Cada semana, desde hace ya algún tiempo, la comparecencia del Gobierno en el Parlamento para dar cuentas de su gestión, algo a lo que está obligado por ley, se ha convertido en un combate verbal que nada tiene que envidiar al de los dos hermanos de Antígona, Eteocles y Polinices, al comienzo de la obra ni al que librarán luego físicamente ante las murallas de Tebas delante de todos sus compatriotas.
Cierto que en el Parlamento español, por fortuna, la sangre de verdad no corre (aunque a más de uno le gustaría, me temo), pero las puñaladas dialécticas, la agresividad verbal y las descalificaciones personales del contrario podrían entrar muy bien en la categoría de tragedia griega tal es el desasosiego que nos producen a quienes las escuchamos por la televisión o las leemos después en la prensa escrita sin dar crédito a veces a nuestros ojos y nuestros oídos.

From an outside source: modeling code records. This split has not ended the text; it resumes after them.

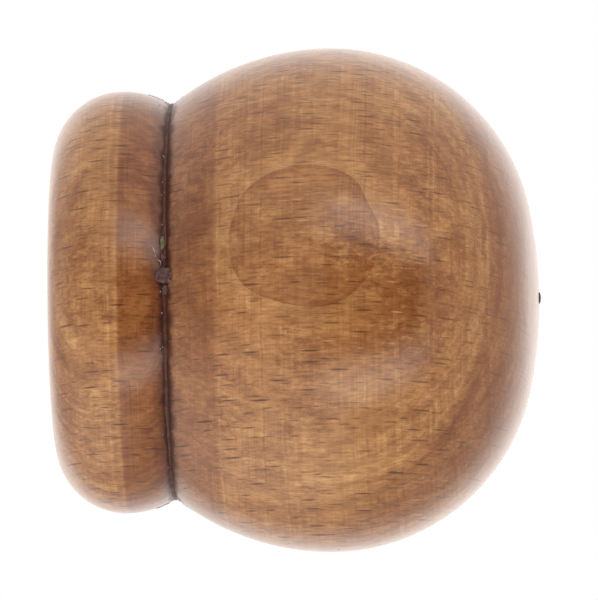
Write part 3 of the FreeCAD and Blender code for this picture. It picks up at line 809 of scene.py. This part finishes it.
def makeGrooveBead():
    look = beadLook
    shuffle = random.Random(look["seed"])
    swell = roundWobble(shuffle, look["swellWaves"])
    stray = roundWobble(shuffle, look["strayWaves"])
    mesh = bmesh.new()
    rings = []
    centreR = grooveShape["bottom"] + look["rise"]
    for i in range(look["slices"]):
        angle = 2 * math.pi * i / look["slices"]
        tube = max(look["thinnest"], look["width"] + look["swell"] * swell(angle))
        centreX = grooveShape["centre"] + look["stray"] * stray(angle)
        ring = []
        for j in range(look["sides"]):
            side = 2 * math.pi * j / look["sides"]
            x = centreX + tube * math.cos(side)
            r = centreR + tube * look["flatness"] * math.sin(side)
            ring.append(mesh.verts.new((x * mm, -r * math.cos(angle) * mm, r * math.sin(angle) * mm)))
        rings.append(ring)
    for near, far in zip(rings, rings[1:] + rings[:1]):
        closeLoop(mesh, near, far)
    finishPiece(mesh, "grooveLacquer", roughGrain(**look["finish"]))


lumpLook = {
    "seed": 8,
    "blobs": [                               # along the axis, clock, rise; half sizes along, round, out; skin
        ((13.00, 7.4, 0.42), (0.98, 0.82, 0.42), "drip"),
        ((12.75, 17.0, 0.10), (0.22, 0.72, 0.22), "filler"),
        ((12.86, 12.6, 0.05), (0.30, 0.42, 0.30), "drip"),
        ((13.00, 3.4, 0.05), (0.34, 0.60, 0.28), "drip"),
        # thin dark ridges at the groove's top and bottom limbs: their dark colour is a painted reflection
        ((11.20, 90.6, 0.0), (0.85, 0.55, 0.045), "ridge"),
        ((14.05, 90.4, 0.0), (0.55, 0.50, 0.045), "ridge"),
        ((11.45, -89.5, 0.0), (0.80, 0.55, 0.045), "ridge"),
        ((14.10, -89.8, 0.0), (0.50, 0.45, 0.045), "ridge"),
    ],
    "inGroove": 0.6,                         # this near to the groove's centre, a lump stands straight out
    "detail": 4,
    "roughness": 0.42,
    "skins": {
        # dark ridges: a painted reflection at the groove's limbs
        "ridge": {"name": "ridgeLacquerAndReflection", "dark": colour(0.080, 0.027, 0.014),
                  "light": colour(0.150, 0.058, 0.030), "grain": 1500.0, "roughness": 0.5, "coat": 0.3},
        "drip": {"name": "dripLacquer", "dark": colour(0.085, 0.024, 0.019),
                 "light": colour(0.165, 0.080, 0.066), "grain": 1500.0, "roughness": 0.45, "coat": 0.5},
        "filler": {"name": "greyFiller", "dark": colour(0.13, 0.105, 0.065),
                   "light": colour(0.27, 0.235, 0.15), "grain": 2500.0, "roughness": 0.6, "coat": 0.3},
    },
}


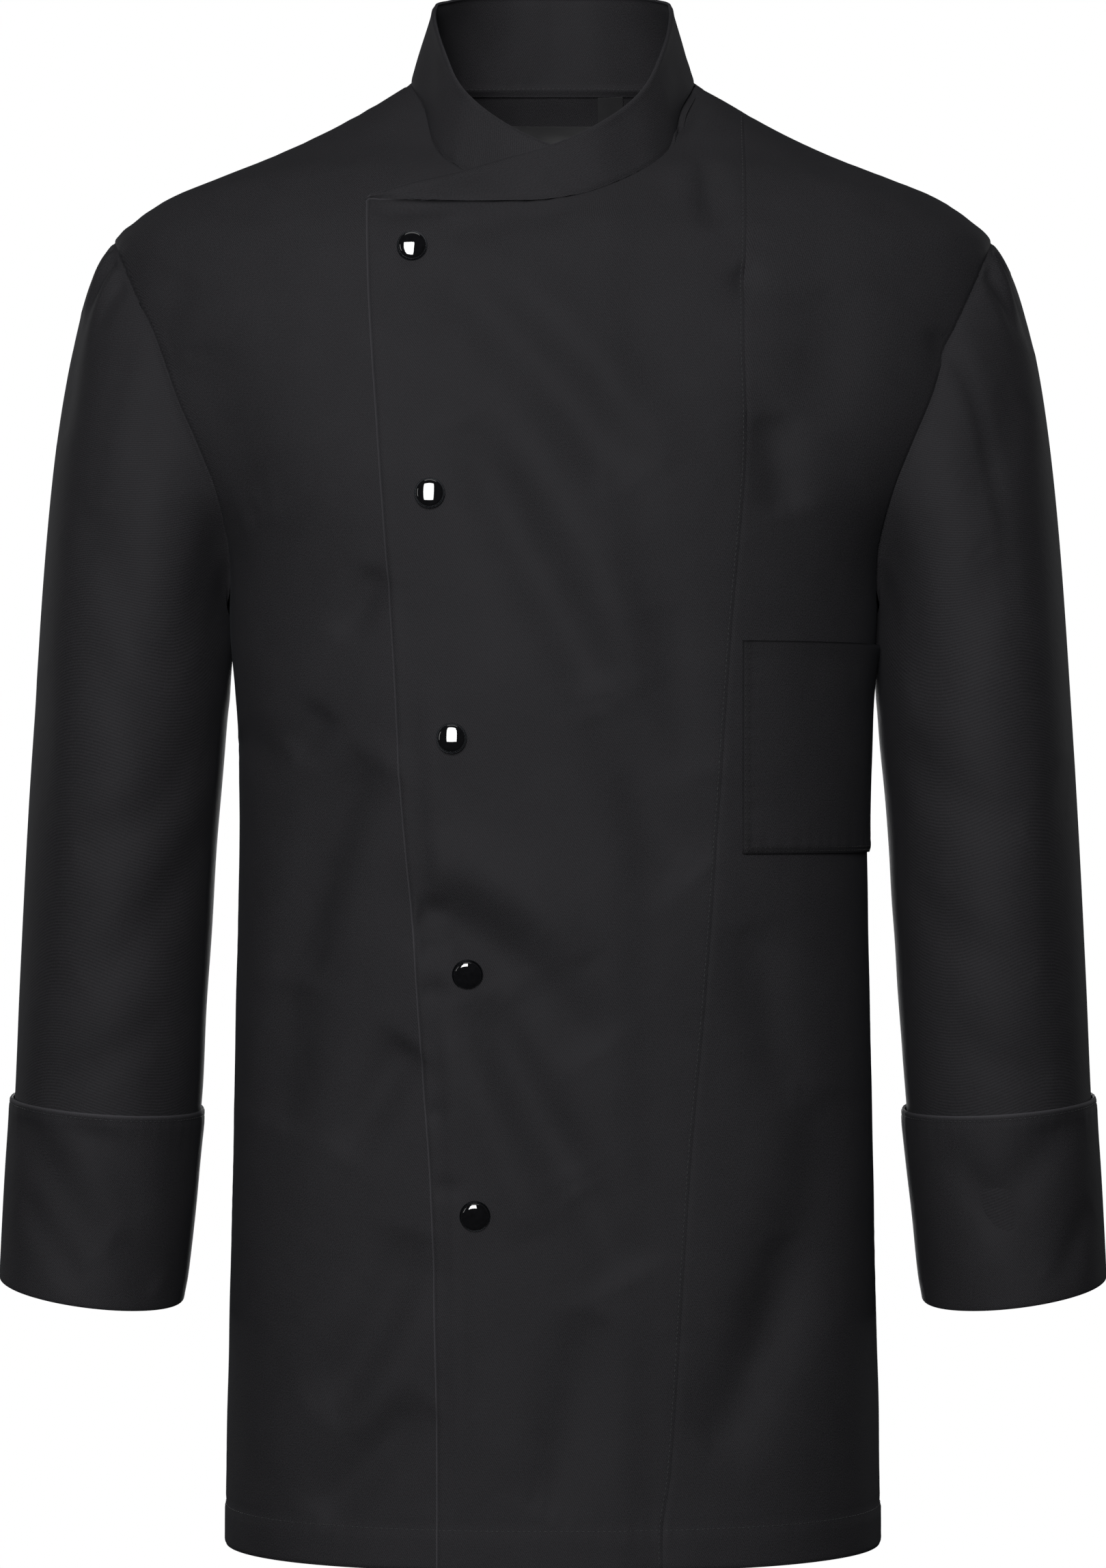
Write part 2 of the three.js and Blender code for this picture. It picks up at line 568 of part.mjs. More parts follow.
function sleeve(side) {
  const loop = armholeLoop(side);
  const count = loop.length;
  const angles = loop.map((_, c) => (2 * Math.PI * c) / count);
  const outer = [];
  for (let r = 0; r < SLEEVE_HEAD_STEPS; r += 1) {
    const t = Math.pow(r / SLEEVE_HEAD_STEPS, 1.3);
    outer.push(
      loop.map(({ place }, c) => {
        const start = sleeveStart(side, angles[c]);
        const from = place.clone().addScaledVector(start, SEAM_GAP);
        const to = sleevePoint(side, SLEEVE_HEAD_Z, angles[c], 0);
        const below = sleevePoint(side, SLEEVE_HEAD_Z - 10, angles[c], 0);
        const reach = from.distanceTo(to);
        const end = new THREE.Vector3().subVectors(below, to).normalize();
        return new THREE.Vector3()
          .addScaledVector(from, 1 - t * t * (3 - 2 * t))
          .addScaledVector(to, t * t * (3 - 2 * t))
          .addScaledVector(start, t * (1 - t) * (1 - t) * 0.46 * reach)
          .addScaledVector(end, t * t * (t - 1) * 0.97 * reach);
      }),
    );
  }
  const endZ = CUFF_BOTTOM_Z + LAYER;
  for (let r = 0; r <= SLEEVE_ARM_STEPS; r += 1) {
    const z = mix(SLEEVE_HEAD_Z, endZ, r / SLEEVE_ARM_STEPS);
    outer.push(angles.map((angle) => sleevePoint(side, z, angle, 0)));
  }
  const inner = outer.map((row, r) =>
    row.map((point, c) => {
      const before = outer[Math.max(r - 1, 0)][c];
      const after = outer[Math.min(r + 1, outer.length - 1)][c];
      const along = new THREE.Vector3().subVectors(after, before);
      const round = new THREE.Vector3().subVectors(row[(c + 1) % count], row[(c + count - 1) % count]);
      const normal = new THREE.Vector3().crossVectors(round, along).normalize().multiplyScalar(side);
      if (r === 0) normal.add(loop[c].normal).normalize();
      return point.clone().addScaledVector(normal, -WALL);
    }),
  );
  return solid(outer, inner, true);
}

// A cuff is the sleeve's end turned back outside: a wall round the sleeve and a fold under its end.
function cuff(side) {
  const section = [
    { z: CUFF_TOP_Z, offset: CUFF_INNER },
    { z: CUFF_TOP_Z, offset: CUFF_OUTER },
    { z: mix(CUFF_TOP_Z, CUFF_BOTTOM_Z, 0.5), offset: CUFF_OUTER },
    { z: CUFF_BOTTOM_Z, offset: CUFF_OUTER },
    { z: CUFF_BOTTOM_Z, offset: -WALL },
    { z: CUFF_BOTTOM_Z + WALL, offset: -WALL },
    { z: CUFF_BOTTOM_Z + WALL, offset: CUFF_INNER },
    { z: mix(CUFF_TOP_Z, CUFF_BOTTOM_Z, 0.5), offset: CUFF_INNER },
  ];
  const count = 2 * ROWS_AT_ARMHOLE;
  const rows = section.map(({ z, offset }) =>
    Array.from({ length: count }, (_, c) => sleevePoint(side, z, (2 * Math.PI * c) / count, offset)),
  );
  return solid(rows, null, true);
}

// A piece that lies on the torso between two sides and two heights.
function patch({ rows, columns, top, bottom }, xAt, face, outerOffset, wall) {
  const layer = (offset) =>
    grid(rows, columns, (up, across) => {
      const z = mix(bottom, top, up);
      return onTorso(xAt(across, z), z, face, offset);
    });
  return solid(layer(outerOffset), layer(outerOffset - wall), false);
}

function pocket() {
  const endAngle = (z) => Math.acos(POCKET.sideY / bodyDepth[FRONT](z));
  const xAt = (across, z) => {
    const startAngle = Math.asin(POCKET.left / bodyHalf(z));
    return bodyHalf(z) * Math.sin(mix(startAngle, endAngle(z), across));
  };
  return patch(POCKET, xAt, FRONT, POCKET.gap + POCKET.wall, POCKET.wall);
}

function label(size) {
  const xAt = (across) => mix(size.left, size.right, across);
  return patch(size, xAt, BACK, -WALL - LABEL_GAP, LABEL_WALL);
}

function stud({ x, z }) {
  const profile = STUD_PROFILE.map(({ radius, height }) => new THREE.Vector2(radius, height));
  const mesh = new THREE.Mesh(new THREE.LatheGeometry(profile, STUD_SIDES));
  const { normal } = torso(x, z, FRONT);
  mesh.position.copy(onTorso(x, z, FRONT, STUD_SEAT));
  mesh.quaternion.setFromUnitVectors(new THREE.Vector3(0, 1, 0), normal);
  return mesh;
}

const jacket = new THREE.Group();

function add(name, piece, finish) {
  const mesh = piece.isMesh ? piece : new THREE.Mesh(piece);
  mesh.name = name;
  mesh.material = new THREE.MeshStandardMaterial(finish);
  jacket.add(mesh);
}

add("back", backPanel(), CLOTH);
add("front_right", rightFront(), CLOTH);
add("front_left", overlapFront(), CLOTH);
add("front_left_side", leftSideFront(), CLOTH);
add("collar", collar(), CLOTH);
for (const [name, side] of [["right", -1], ["left", 1]]) {
  add("sleeve_" + name, sleeve(side), CLOTH);
  add("cuff_" + name, cuff(side), CLOTH);
}
add("pocket", pocket(), CLOTH);
STUDS.forEach((place, i) => add("stud_" + (i + 1), stud(place), STUD_FINISH));
add("neck_label", label(NECK_LABEL), LABEL_FINISH);
add("size_tab", label(SIZE_TAB), LABEL_FINISH);

export default jacket;
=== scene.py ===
"""Chef jacket in black twill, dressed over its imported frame: metres, +Z up, the front faces -Y."""
import math
from typing import NamedTuple

import bpy
import numpy as np
from bpy.props import FloatProperty, FloatVectorProperty, PointerProperty
from mathutils import Matrix, Vector


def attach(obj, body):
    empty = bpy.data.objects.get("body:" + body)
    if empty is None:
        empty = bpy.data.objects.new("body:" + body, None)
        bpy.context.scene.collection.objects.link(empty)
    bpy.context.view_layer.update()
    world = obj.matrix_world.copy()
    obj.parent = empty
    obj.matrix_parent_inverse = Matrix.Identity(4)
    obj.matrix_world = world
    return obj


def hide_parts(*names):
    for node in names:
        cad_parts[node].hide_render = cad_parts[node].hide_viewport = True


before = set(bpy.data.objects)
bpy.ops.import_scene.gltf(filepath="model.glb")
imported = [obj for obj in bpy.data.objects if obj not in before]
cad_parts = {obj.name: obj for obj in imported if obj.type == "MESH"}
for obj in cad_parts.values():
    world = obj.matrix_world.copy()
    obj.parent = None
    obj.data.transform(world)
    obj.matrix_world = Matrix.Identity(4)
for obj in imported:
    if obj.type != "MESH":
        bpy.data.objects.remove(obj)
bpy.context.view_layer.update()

bl_info = {
    "name": "Chef Jacket",
    "version": (1, 0, 0),
    "blender": (4, 5, 0),
    "location": "View3D > Sidebar > Jacket",
    "description": "Builds a black twill chef jacket, filled out as if worn",
    "category": "Add Mesh",
}

MM = 0.001
FRONT, BACK = -1, 1
HEM_Z, UNDERARM_Z, SHOULDER_Z, NECK_Z = -820.0, -300.0, -90.0, 0.0
LAYER = 1.9

# Where a front's rows stop being level, the height at which columns are spread evenly, and where
# the underlap and the overlap end at the top.
YOKE_Z, ARMHOLE_YOKE_Z, SPREAD_Z = -86.0, -112.8, -500.0
UNDERLAP_TOP_Z, OVERLAP_TOP_Z = -76.0, -74.5

# The cloth bulges where it is caught below each armhole, on the torso and on the sleeve.
UNDERARM_BULGE = {"z": -312.0, "x": 180.0, "high": 24.0, "wide": 16.0, "deep": 2.5}
SLEEVE_BULGE = {"z": -313.0, "angle": 176.0, "high": 24.0, "wide": 27.0, "out": 5.0}


def columns(names, *rows):
    """A short table as one array for each named column."""
    return dict(zip(names.split(), np.array(rows, dtype=float).T))


# The torso as level rings by their outer face, in millimetres.
BODY = columns(
    "z half front back power",
    (-820, 184.3, 122, 115, 2.4),
    (-700, 182, 119, 110, 2.4),
    (-554, 179, 117, 106, 2.4),
    (-415, 176.5, 119, 109, 2.35),
    (-346, 178, 121, 114, 2.35),
    (-300, 180, 121, 116, 2.3),
    (-262, 187, 120, 117, 2.3),
    (-232, 209, 118, 116, 2.25),
    (-206, 229, 115, 114, 2.2),
    (-182, 239, 112, 112, 2.2),
    (-151, 246, 107, 109, 2.15),
    (-125, 249, 100, 105, 2.1),
    (-90, 247, 89, 100, 2),
    (-78, 235, 82, 97, 2),
    (-65, 215, 74, 93, 2),
    (-54, 188, 67, 89, 2),
    (-42, 158, 55, 84, 2),
    (-29, 130, 45, 79, 2),
    (-13, 101, 35, 71, 2),
    (0, 80, 28, 64, 2),
    (5, 74, 26, 62, 2),
)
ARMHOLE = columns(
    "z x",
    (-300, 180), (-280, 180.3), (-262, 181.5), (-232, 189), (-206, 199),
    (-182, 209), (-151, 219), (-125, 231), (-101, 242), (-90, 247),
)
OVERLAP_EDGE = columns(
    "z x",
    (-820, -62.8), (-730, -63.4), (-610, -66.7), (-545, -71.5), (-475, -76.3),
    (-400, -82.5), (-316, -87.4), (-205, -95.4), (-130, -100.7), (-74.5, -102.5),
)
UNDERLAP_EDGE = columns("z x", (-820, 30), (-70, 23))
DIVIDING_SEAM = columns(
    "z x",
    (-820, 59), (-796, 59.5), (-767, 64), (-610, 74.2), (-504, 83.5), (-400, 91),
    (-316, 96.6), (-248, 102.7), (-208, 105.5), (-150, 104), (-76, 106.3), (-16, 107),
)

# Collar stations from the middle of the back round the wearer's left to the tip that crosses over.
COLLAR = columns(
    "seam_x seam_z top_x top_y top_z",
    (0, 5, 0, 57, 58),
    (28, 4.6, 25, 53.5, 57.3),
    (52, 3.4, 46, 41, 55),
    (70, 1.8, 60, 22, 50.5),
    (80, 0, 67, 0, 43),
    (71.5, -18, 63.5, -26, 21),
    (65, -42, 54, -46, -3),
    (48, -57, 41.5, -59, -19),
    (23, -70, 21, -69, -34),
    (-2, -75.3, -2, -73, -44.5),
    (-23, -76, -23, -74, -50.5),
    (-48, -76, -48, -70, -57.5),
    (-65, -75.5, -65.5, -70.5, -62),
    (-71.5, -75.3, -72, -71, -63.5),
    (-80, -75, -81, -71.5, -66),
    (-102.5, -74.5, -101, -72, -71.5),
)
NECK_SIDE, UNDERLAP_TOP, NECK_MIDDLE, COLLAR_TIP = 4, 8, 9, 15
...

El discurso del líder de la oposición de esta pasada semana, por ejemplo, en respuesta a los indultos a los independentistas catalanes presos por parte del Gobierno fue —al margen de que se esté de acuerdo o no con su posición— más propio de un personaje de ópera trágica que de un político moderno y actual, tal era su sobreactuación, mientras que el del líder de la ultraderecha parecía directamente sacado de la mitología griega: la ira de los dioses, la traición, la patria sin honor, la sangre derramada inútilmente, la vergüenza...
Bastaba cerrar los ojos para escuchar en la televisión a Antígona o a cualquiera de los personajes de su tragedia en lugar de a unos políticos del siglo XXI cuya misión consiste en procurar la normal convivencia y el progreso de sus compatriotas.